• **Information supplied**:

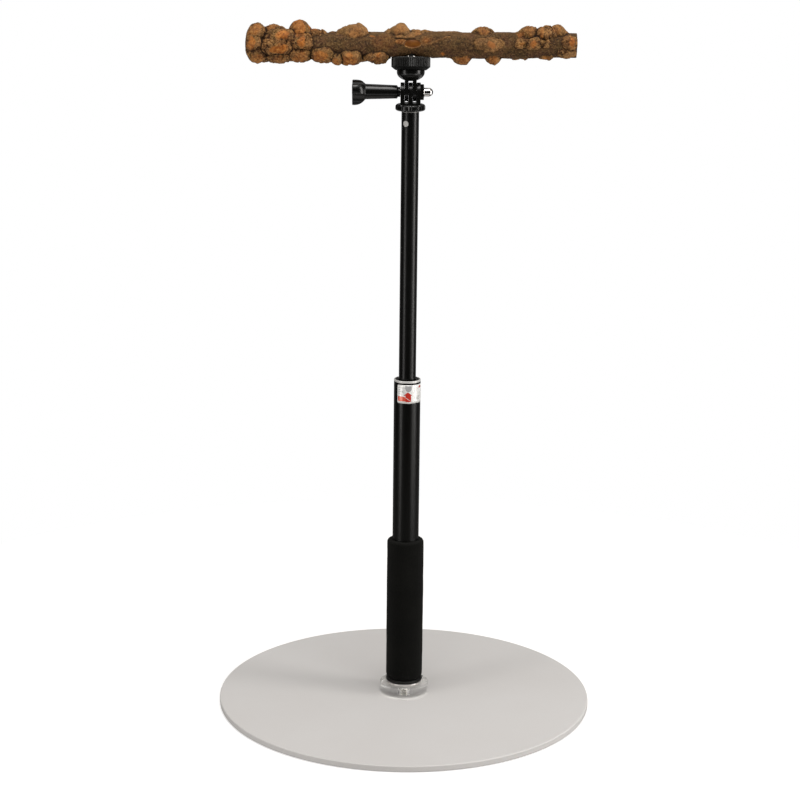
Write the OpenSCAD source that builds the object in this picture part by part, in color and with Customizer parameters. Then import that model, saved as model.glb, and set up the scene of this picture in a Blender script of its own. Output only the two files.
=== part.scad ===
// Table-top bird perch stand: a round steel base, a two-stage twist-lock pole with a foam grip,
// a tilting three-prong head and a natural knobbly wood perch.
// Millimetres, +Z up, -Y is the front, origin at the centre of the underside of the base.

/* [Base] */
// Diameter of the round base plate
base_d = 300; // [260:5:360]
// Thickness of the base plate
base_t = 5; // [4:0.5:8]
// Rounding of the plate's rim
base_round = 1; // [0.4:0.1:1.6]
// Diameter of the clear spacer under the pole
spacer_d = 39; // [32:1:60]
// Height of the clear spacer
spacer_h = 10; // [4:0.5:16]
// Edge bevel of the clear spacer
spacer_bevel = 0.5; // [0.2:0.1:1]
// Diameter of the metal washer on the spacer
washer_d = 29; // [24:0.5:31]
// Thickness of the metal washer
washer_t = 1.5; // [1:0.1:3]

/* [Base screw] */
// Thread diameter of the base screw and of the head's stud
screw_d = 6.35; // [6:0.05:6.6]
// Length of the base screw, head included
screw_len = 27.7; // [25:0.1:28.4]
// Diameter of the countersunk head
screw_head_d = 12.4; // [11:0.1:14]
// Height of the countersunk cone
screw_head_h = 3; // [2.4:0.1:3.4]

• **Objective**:
Begin with the first line of the listing and copy exactly through the line that contains "of the base.", please, keeping both ends and leaving out everything after.

• **Result for this task**:
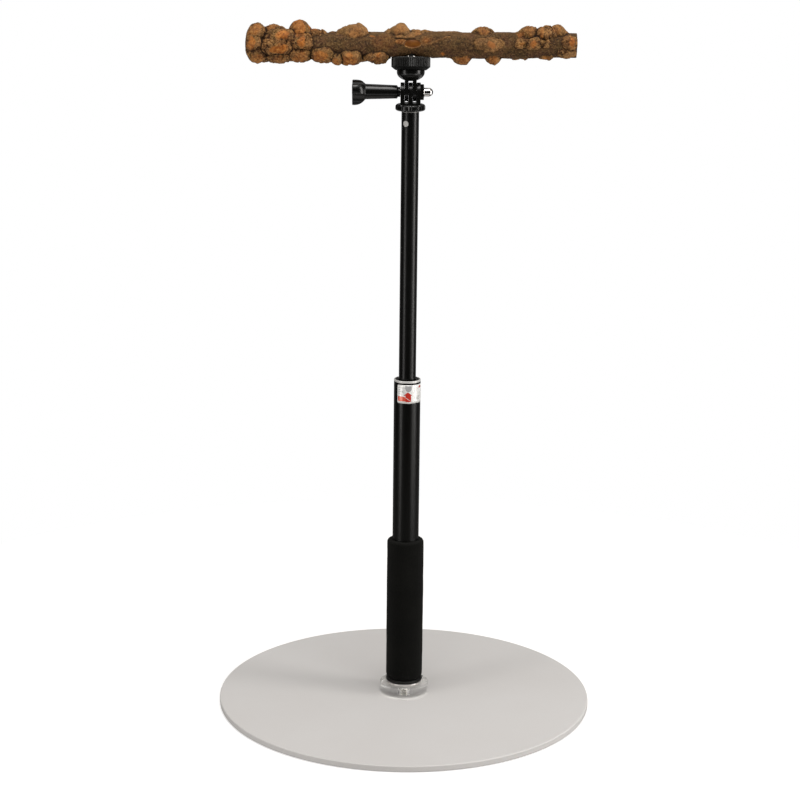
Write the OpenSCAD source that builds the object in this picture part by part, in color and with Customizer parameters. Then import that model, saved as model.glb, and set up the scene of this picture in a Blender script of its own. Output only the two files.
=== part.scad ===
// Table-top bird perch stand: a round steel base, a two-stage twist-lock pole with a foam grip,
// a tilting three-prong head and a natural knobbly wood perch.
// Millimetres, +Z up, -Y is the front, origin at the centre of the underside of the base.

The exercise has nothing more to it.